Data provided:
-- begin --
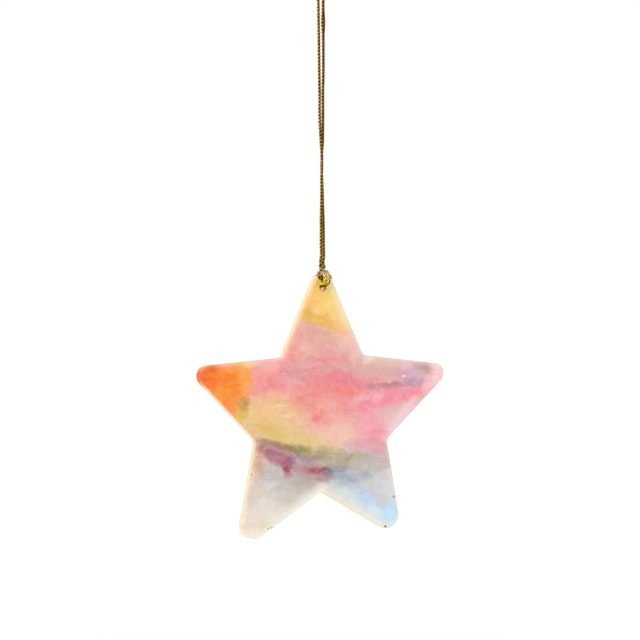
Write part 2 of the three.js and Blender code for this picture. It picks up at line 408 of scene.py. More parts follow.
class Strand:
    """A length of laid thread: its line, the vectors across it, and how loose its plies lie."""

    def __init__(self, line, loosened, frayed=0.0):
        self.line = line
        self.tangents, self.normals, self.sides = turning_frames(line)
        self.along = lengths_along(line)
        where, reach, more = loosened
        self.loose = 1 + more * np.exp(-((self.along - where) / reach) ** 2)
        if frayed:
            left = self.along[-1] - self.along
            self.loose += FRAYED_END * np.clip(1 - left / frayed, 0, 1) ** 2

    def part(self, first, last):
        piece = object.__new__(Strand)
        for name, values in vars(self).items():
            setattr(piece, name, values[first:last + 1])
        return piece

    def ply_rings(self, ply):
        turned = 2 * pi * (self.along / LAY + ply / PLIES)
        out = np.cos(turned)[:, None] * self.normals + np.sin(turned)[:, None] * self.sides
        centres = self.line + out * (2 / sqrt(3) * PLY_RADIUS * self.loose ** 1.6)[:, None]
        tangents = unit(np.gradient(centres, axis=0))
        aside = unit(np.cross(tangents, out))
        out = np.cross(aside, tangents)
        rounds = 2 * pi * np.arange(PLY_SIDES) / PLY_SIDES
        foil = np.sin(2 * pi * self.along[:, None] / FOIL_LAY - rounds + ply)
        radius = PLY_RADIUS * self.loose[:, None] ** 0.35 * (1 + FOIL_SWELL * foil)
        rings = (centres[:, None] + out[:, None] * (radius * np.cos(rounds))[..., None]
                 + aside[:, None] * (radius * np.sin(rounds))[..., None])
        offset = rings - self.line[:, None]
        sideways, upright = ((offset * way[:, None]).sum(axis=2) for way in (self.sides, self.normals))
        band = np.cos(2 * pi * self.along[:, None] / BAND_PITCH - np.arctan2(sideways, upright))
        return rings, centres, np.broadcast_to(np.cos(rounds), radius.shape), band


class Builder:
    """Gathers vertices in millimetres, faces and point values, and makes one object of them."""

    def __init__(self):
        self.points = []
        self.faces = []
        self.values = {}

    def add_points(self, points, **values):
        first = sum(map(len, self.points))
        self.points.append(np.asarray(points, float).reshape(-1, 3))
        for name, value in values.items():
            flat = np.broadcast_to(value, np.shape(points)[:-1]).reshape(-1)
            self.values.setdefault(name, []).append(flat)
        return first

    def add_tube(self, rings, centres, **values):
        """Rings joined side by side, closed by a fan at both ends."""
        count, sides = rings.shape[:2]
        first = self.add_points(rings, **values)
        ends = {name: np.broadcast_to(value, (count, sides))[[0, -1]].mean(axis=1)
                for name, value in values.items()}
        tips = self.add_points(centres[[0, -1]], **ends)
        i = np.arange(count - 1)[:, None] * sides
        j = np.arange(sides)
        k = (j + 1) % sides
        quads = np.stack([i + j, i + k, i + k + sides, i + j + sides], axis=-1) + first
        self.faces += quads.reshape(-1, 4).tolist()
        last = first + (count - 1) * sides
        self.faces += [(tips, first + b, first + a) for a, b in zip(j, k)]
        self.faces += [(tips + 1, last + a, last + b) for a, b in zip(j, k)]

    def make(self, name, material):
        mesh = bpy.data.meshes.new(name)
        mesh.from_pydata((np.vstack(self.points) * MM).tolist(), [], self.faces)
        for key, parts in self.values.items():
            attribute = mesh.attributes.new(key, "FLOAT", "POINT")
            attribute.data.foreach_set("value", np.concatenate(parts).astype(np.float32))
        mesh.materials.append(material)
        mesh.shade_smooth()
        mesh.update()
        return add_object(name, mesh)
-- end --
Written task:
Copy out each line exactly.

Exercise answer:
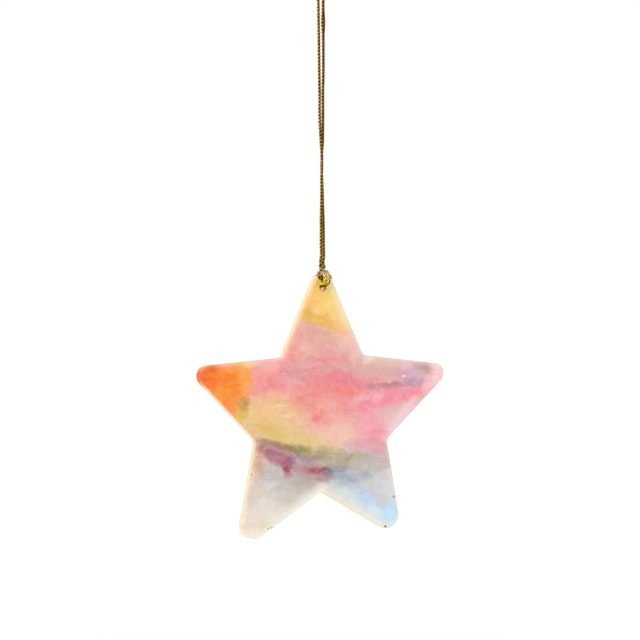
Write part 2 of the three.js and Blender code for this picture. It picks up at line 408 of scene.py. More parts follow.
class Strand:
    """A length of laid thread: its line, the vectors across it, and how loose its plies lie."""

    def __init__(self, line, loosened, frayed=0.0):
        self.line = line
        self.tangents, self.normals, self.sides = turning_frames(line)
        self.along = lengths_along(line)
        where, reach, more = loosened
        self.loose = 1 + more * np.exp(-((self.along - where) / reach) ** 2)
        if frayed:
            left = self.along[-1] - self.along
            self.loose += FRAYED_END * np.clip(1 - left / frayed, 0, 1) ** 2

    def part(self, first, last):
        piece = object.__new__(Strand)
        for name, values in vars(self).items():
            setattr(piece, name, values[first:last + 1])
        return piece

    def ply_rings(self, ply):
        turned = 2 * pi * (self.along / LAY + ply / PLIES)
        out = np.cos(turned)[:, None] * self.normals + np.sin(turned)[:, None] * self.sides
        centres = self.line + out * (2 / sqrt(3) * PLY_RADIUS * self.loose ** 1.6)[:, None]
        tangents = unit(np.gradient(centres, axis=0))
        aside = unit(np.cross(tangents, out))
        out = np.cross(aside, tangents)
        rounds = 2 * pi * np.arange(PLY_SIDES) / PLY_SIDES
        foil = np.sin(2 * pi * self.along[:, None] / FOIL_LAY - rounds + ply)
        radius = PLY_RADIUS * self.loose[:, None] ** 0.35 * (1 + FOIL_SWELL * foil)
        rings = (centres[:, None] + out[:, None] * (radius * np.cos(rounds))[..., None]
                 + aside[:, None] * (radius * np.sin(rounds))[..., None])
        offset = rings - self.line[:, None]
        sideways, upright = ((offset * way[:, None]).sum(axis=2) for way in (self.sides, self.normals))
        band = np.cos(2 * pi * self.along[:, None] / BAND_PITCH - np.arctan2(sideways, upright))
        return rings, centres, np.broadcast_to(np.cos(rounds), radius.shape), band


class Builder:
    """Gathers vertices in millimetres, faces and point values, and makes one object of them."""

    def __init__(self):
        self.points = []
        self.faces = []
        self.values = {}

    def add_points(self, points, **values):
        first = sum(map(len, self.points))
        self.points.append(np.asarray(points, float).reshape(-1, 3))
        for name, value in values.items():
            flat = np.broadcast_to(value, np.shape(points)[:-1]).reshape(-1)
            self.values.setdefault(name, []).append(flat)
        return first

    def add_tube(self, rings, centres, **values):
        """Rings joined side by side, closed by a fan at both ends."""
        count, sides = rings.shape[:2]
        first = self.add_points(rings, **values)
        ends = {name: np.broadcast_to(value, (count, sides))[[0, -1]].mean(axis=1)
                for name, value in values.items()}
        tips = self.add_points(centres[[0, -1]], **ends)
        i = np.arange(count - 1)[:, None] * sides
        j = np.arange(sides)
        k = (j + 1) % sides
        quads = np.stack([i + j, i + k, i + k + sides, i + j + sides], axis=-1) + first
        self.faces += quads.reshape(-1, 4).tolist()
        last = first + (count - 1) * sides
        self.faces += [(tips, first + b, first + a) for a, b in zip(j, k)]
        self.faces += [(tips + 1, last + a, last + b) for a, b in zip(j, k)]

    def make(self, name, material):
        mesh = bpy.data.meshes.new(name)
        mesh.from_pydata((np.vstack(self.points) * MM).tolist(), [], self.faces)
        for key, parts in self.values.items():
            attribute = mesh.attributes.new(key, "FLOAT", "POINT")
            attribute.data.foreach_set("value", np.concatenate(parts).astype(np.float32))
        mesh.materials.append(material)
        mesh.shade_smooth()
        mesh.update()
        return add_object(name, mesh)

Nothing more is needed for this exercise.